Written by Austin Gorsuch, Ivan Liao, and Zachary Botkin.
The explosive growth of Big Tech and data over the past decade has yielded a constantly developing field and ever-specializing careers. Within this shift, data science and data engineering have emerged as two roles that seem to occupy similar niches, but actually have very different responsibilities. In a nutshell, data engineers make the systems that data scientists use to make decisions.
Data engineering involves the development, testing, and maintenance of data pipelines.
Solid data engineering work makes an efficient data science workflow possible, working behind the scenes to create and optimize databases to make data queries and analysis as easy as possible for the data scientists with whom they work.
Data engineers are also responsible for facilitating Extract, Transform, and Load (or ETL) procedures on large amounts of data. As a result, data engineering is a discipline steeped in fundamentals, requiring a strong background in programming and development with an emphasis on the raw fundamentals of solid code.
Data science is moreso involved with organizing and interpreting data from a pipeline.
A good data scientist takes advantage of solid data engineering to ask– and answer– important questions about large amounts of data. They are responsible for presenting analyses to people who may not have a programming background, so data science requires a high degree of knowledge specific to the field of employment and strong communication skills to share findings with a diverse audience of interested parties.
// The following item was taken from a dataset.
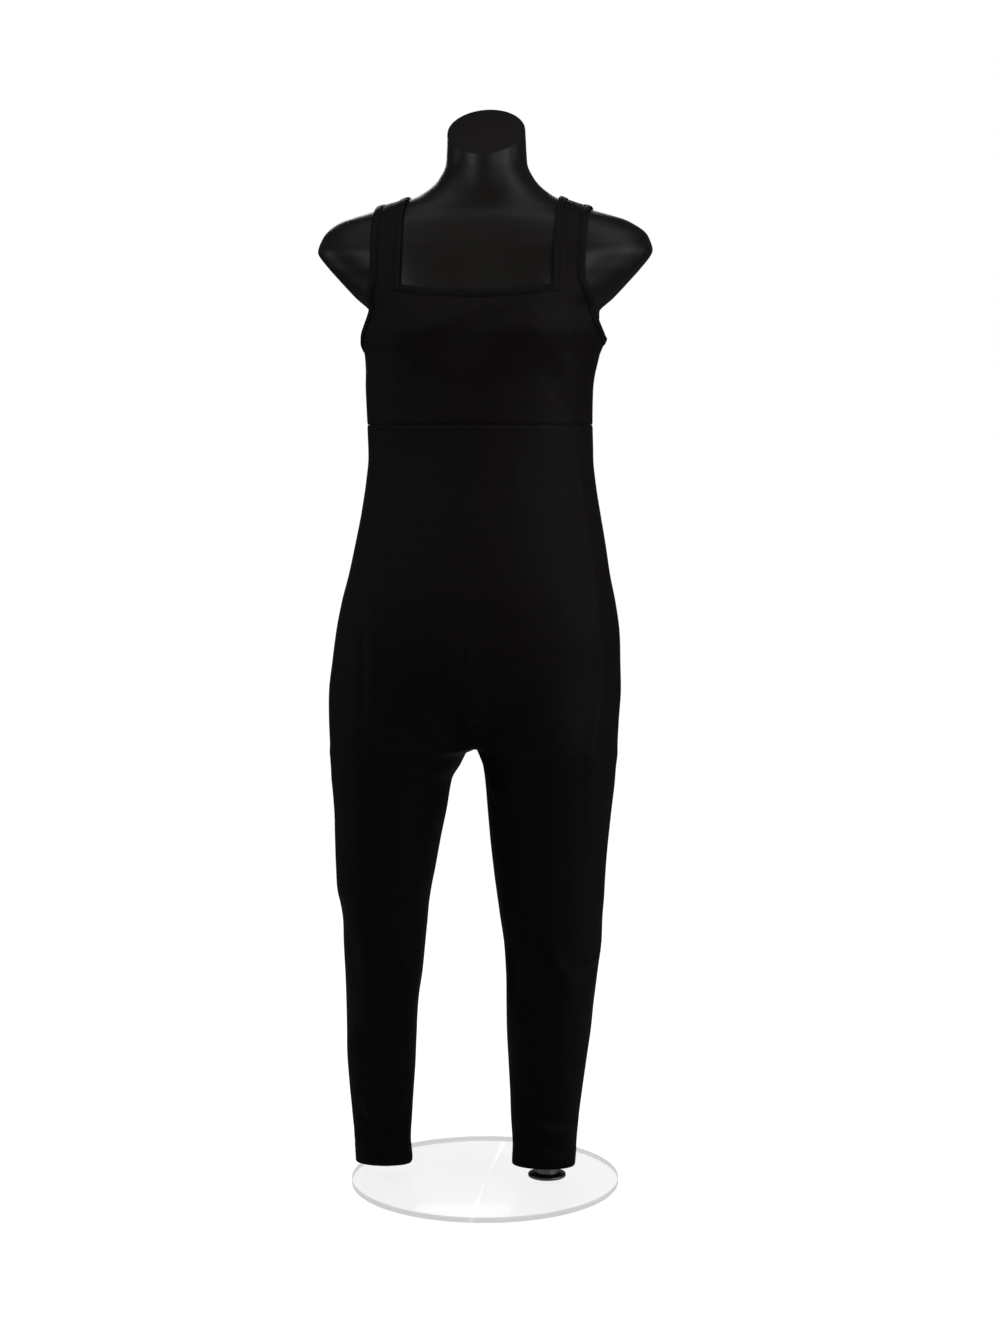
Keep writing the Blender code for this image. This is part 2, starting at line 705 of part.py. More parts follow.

A data scientist working in finance without any background knowledge of the field will have a difficult time communicating why the data looks the way it does or why that should matter to anyone.
Therefore, while data science requires a strong background in mathematics and statistics under any circumstance, for many jobs that is only the foundation of the data scientist’s toolkit and further specialization may be required. If data science interests you, you will want to develop a strong basis in Python, SQL, and R, as well as a body of domain-specific knowledge for the field in which you’d like to work.
Running a keyword counter from various articles, we created a heatmap of key skills for both data science and data engineering, displaying the concrete skills that both professions use most frequently. As mentioned above, math and analysis skills seem to be more important for data scientists than data engineers, while R and Python are fundamental skills regardless of position.
Depending on where you work, the process of data cleaning can fall into the domain of either data engineering or data science. In a particularly robust data engineering division, a data scientist may query a database to find all of their data already neatly ordered and ready for analysis. In a smaller company, or an operation with a less developed data engineering division, the responsibility of cleaning data may fall to the data scientist instead.
Therefore, whether you’re interested in data engineering or data science, some familiarity with the process of cleaning or wrangling data may be useful. Even if the responsibility doesn’t fall to you (whatever your role may be), understanding the commonly applied methods of data cleaning will help you understand your data set (as a data scientist) or the needs of your data science team (as a data engineer), and make you that much more effective at your job.
While it's important to distinguish between the disciplines of data science and data engineering for the purposes of choosing a career, it’s even more important to recognize the degree to which these two disciplines are complementary components of any organization.
On the one hand, data science simply isn’t possible without the data pipeline that data engineering enables behind the scenes. You can’t perform a query on a database that isn’t there.
On the other end of the spectrum, the work done by data scientists on a daily basis will determine the sorts of work performed by the data engineers at the same company.
The shape of a given database and how it is developed and maintained is related to how that database will be used, which is something that a data scientist decides. Therefore, no matter which of the two careers you personally find appealing, it's necessary to become familiar with the other, since chances are you'll be working in close quarters with someone from the other side of the tracks when it comes to fulfilling your long-term responsibilities at any company.
The definitions for data science and data engineering are constantly shifting. It has been 8 years since Harvard Business Review hailed data science as the “sexiest job of the 21st century”. Many people predicted that a data science bubble would burst, but it has evolved instead.
Both data science and data engineering are common positions (and only growing more common) among employers and focusing on either will bring you into contact with many opportunities.